Subisce un brusco freno la libera circolazione dei libri, ed è messa in seria crisi l’attività di tante officine tipografiche. Ma grazie ad arguti accorgimenti di tipografi e lettori, che comunque hanno sfidato il rogo, molti libri che all’epoca erano “proibiti” sono giunti fino a noi.
Nella Biblioteca S. Alfonso sono venuti alla luce diversi esemplari censurati: non solo testi di natura teologico-religiosa, ma anche di carattere letterario, filosofico e scientifico. Provengono tutti dai torchi tipografici delle città europee in cui le idee riformiste si erano prepotentemente affermate: Basilea, Lione e Parigi. Di seguito sono mostrati alcuni esemplari di libri “proibiti”. I segni di censura in essi riscontrati sono stati tratteggiati in rosso per renderli più evidenti.


Johannes Herwagen, tipografo attivo a Basilea, fu amico di Erasmo da Rotterdam, di cui pubblicò molte opere e per questo fu iscritto all’Indice. Quest’opera del matematico Euclide è stata stampata da Herwagen, quindi “proibita” non per il contenuto, ma perché uscita dai torchi di un seguace di Erasmo. Il possessore del libro avrebbe dovuto consegnarlo alle autorità ecclesiastiche: cosa che non ha fatto. Ma per evitare di cadere nelle tenaglie dell’Inquisizione ha eraso, cioè ha raschiato completamente il nome Herwagen scritto a stampa sul frontespizio e nel colophon (la sottoscrizione di stampa alla fine del volume). Tuttavia noi risaliamo al nome del tipografo dalla sua marca tipografica: una colonna sormontata dal busto del dio Mercurio tricipite e con in mano il caduceo.

Il volume 5° dell’”opera omnia” di Origene, grande teologo e Padre della Chiesa, pubblicato a Lione nel 1536 e messo all’Indice dei libri proibiti perché commentato da Erasmo da Rotterdam, il cui nome è depennato sul frontespizio.

Le Enarrationes in Pauli Epistolas di Teofilatto di Bulgaria, pubblicate a Parigi nel 1545. L’opera originale greca di Teofilatto è stata qui egregiamente tradotta in lingua latina dall’umanista e teologo tedesco Johann Lonicer (1499-1569), noto anche con lo pseudonimo di Teucrius Annaeus Privatus. Ma lo studioso fu anche amico di Philipp Melanchton, altro umanista di spicco e teologo protestante legato a Lutero addirittura da rapporti di amicizia. Il suo nome, quindi, è accuratamente eraso sul frontespizio.

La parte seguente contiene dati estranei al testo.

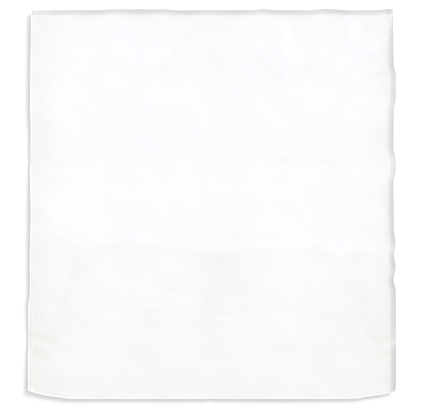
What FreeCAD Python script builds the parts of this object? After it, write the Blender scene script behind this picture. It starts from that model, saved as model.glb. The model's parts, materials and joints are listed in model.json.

L’”Opera omnia” di S. Ambrogio curata da Erasmo da Rotterdam è presente in due edizioni parigine del 1549, di cui solo una presenta inequivocabili segni di censura: dei fogli bianchi incollati ricoprono interi passi del testo. Il confronto diretto tra le due edizioni, quella di Hugues de La Porte e l’altra di Charlotte Guillard, ha permesso l’esatta lettura dei brani occultati, in cui è espressamente indicato il nome dell’eretico curatore nella sua forma latinizzata (Erasmus Roterodamus o Desiderius Erasmus Roterodamus).
Questo è il frontespizio dell’”Opera omnia” di S. Ambrogio pubblicata da Hugues de La Porte, che presenta anche una marca “parlante”: la raffigurazione della grande porta richiama infatti il nome del tipografo. Anche il motto “Libertatem meam mecum porto” (porto con me la mia libertà), gioca sull’allitterazione tra “porto” e “La Porte”.
Le immagini seguenti mostrano alcune pagine della stessa opera stampata dai due editori, Hugues de La Porte e Charlotte Guillard: i segni di censura sono presenti solo nell’edizione di Hugues de La Porte.

Una pagina dell’edizione di Charlotte Guillard. Il testo è curato da Erasmo da Rotterdam, il cui nome si legge nella colonna a sinistra.

La stessa pagina nell’edizione di Hugues de La Porte. Qui sono evidenti i segni di censura: il testo è coperto da cartigli bianchi incollati.

Edizione di Charlotte Guillard. Due lettere dedicate al lettore scritte da Erasmo, il cui nome è ben leggibile in alto.

Edizione di Hugues de La Porte. L’intero testo delle due lettere è occultato da un foglio bianco incollato.

G. M. Verdizzotti, Le vite de’ Santi Padri …, Venezia 1584. L’opera presenta molte illustrazioni ispirate alla vita dei Padri della Chiesa e numerosi fregi e cornici ornamentali. Si noti come le nudità delle figure siano state completamente coperte dall’inchiostro.

G. M. Verdizzotti, Le vite de’ Santi Padri …, Venezia 1584. Una larga macchia d’inchiostro occulta una parte del testo in cui è descritto un episodio indecoroso e a fatica si riesce a leggere una parola a quell’epoca sicuramente “indecente”: «testicoli».